Los Angeles Clippers owner Donald Sterling’s mental incapacity is caused by Alzheimer’s disease, according to TMZ.
TMZ quotes sources close to the Sterling family who confessed that Sterling underwent an examination earlier in May by two well-known neurologists, who conducted a CT scan and a PET scan on his brain. Both doctors agreed that Sterling is suffering from Alzheimer’s disease, and also asserted he may have had the disease for up to five years. The doctors concluded that Sterling’s mental capacity was limited enough that he was in no shape to run the business of owning the Clippers.
The same sources also informed TMZ that the trust agreement that governs the family’s ownership of the Clippers asserts that if two qualified doctors believe that either Donald or Shelly displays “an inability to conduct business affairs in a reasonable and normal manner,” they must be barred from running the team. Thus, the doctors’ diagnoses could have barred Sterling from operating the team, even before it was sold for $2 billion to former Microsoft executive Steve Ballmer by Shelly Sterling.

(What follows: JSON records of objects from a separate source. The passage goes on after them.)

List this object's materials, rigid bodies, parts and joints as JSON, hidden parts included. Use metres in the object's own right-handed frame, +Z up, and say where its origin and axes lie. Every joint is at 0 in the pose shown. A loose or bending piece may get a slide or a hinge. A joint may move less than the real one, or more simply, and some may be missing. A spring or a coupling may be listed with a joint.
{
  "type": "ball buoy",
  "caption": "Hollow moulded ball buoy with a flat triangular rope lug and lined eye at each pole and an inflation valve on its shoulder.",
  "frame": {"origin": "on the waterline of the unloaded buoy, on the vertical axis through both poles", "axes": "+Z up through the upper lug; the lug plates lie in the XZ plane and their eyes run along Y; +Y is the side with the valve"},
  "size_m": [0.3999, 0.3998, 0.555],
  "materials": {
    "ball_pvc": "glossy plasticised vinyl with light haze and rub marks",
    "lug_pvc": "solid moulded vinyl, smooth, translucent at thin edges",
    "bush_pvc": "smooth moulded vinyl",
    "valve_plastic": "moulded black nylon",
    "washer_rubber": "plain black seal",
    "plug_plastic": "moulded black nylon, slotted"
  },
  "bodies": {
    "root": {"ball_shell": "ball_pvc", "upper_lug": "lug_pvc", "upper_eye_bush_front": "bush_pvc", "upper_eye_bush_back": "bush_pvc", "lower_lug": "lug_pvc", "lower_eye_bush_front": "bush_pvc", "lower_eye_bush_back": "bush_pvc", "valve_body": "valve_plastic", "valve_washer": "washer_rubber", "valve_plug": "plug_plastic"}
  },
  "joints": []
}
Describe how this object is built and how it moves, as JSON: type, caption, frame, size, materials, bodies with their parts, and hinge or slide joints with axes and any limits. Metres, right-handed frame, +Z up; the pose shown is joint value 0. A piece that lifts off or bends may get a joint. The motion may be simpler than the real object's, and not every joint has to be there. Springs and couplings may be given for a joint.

TMZ reports that Sterling does have the power to appeal the doctors’ conclusions, and if he does not, the team will not be his to run. But if Sterling wants to invalidate the letter he wrote to NBA commissioner Adam Silver on May 22 giving control of the Clippers to his wife, saying he was mentally incapacitated because of his Alzheimer’s, the trust agreement may force him out anyway.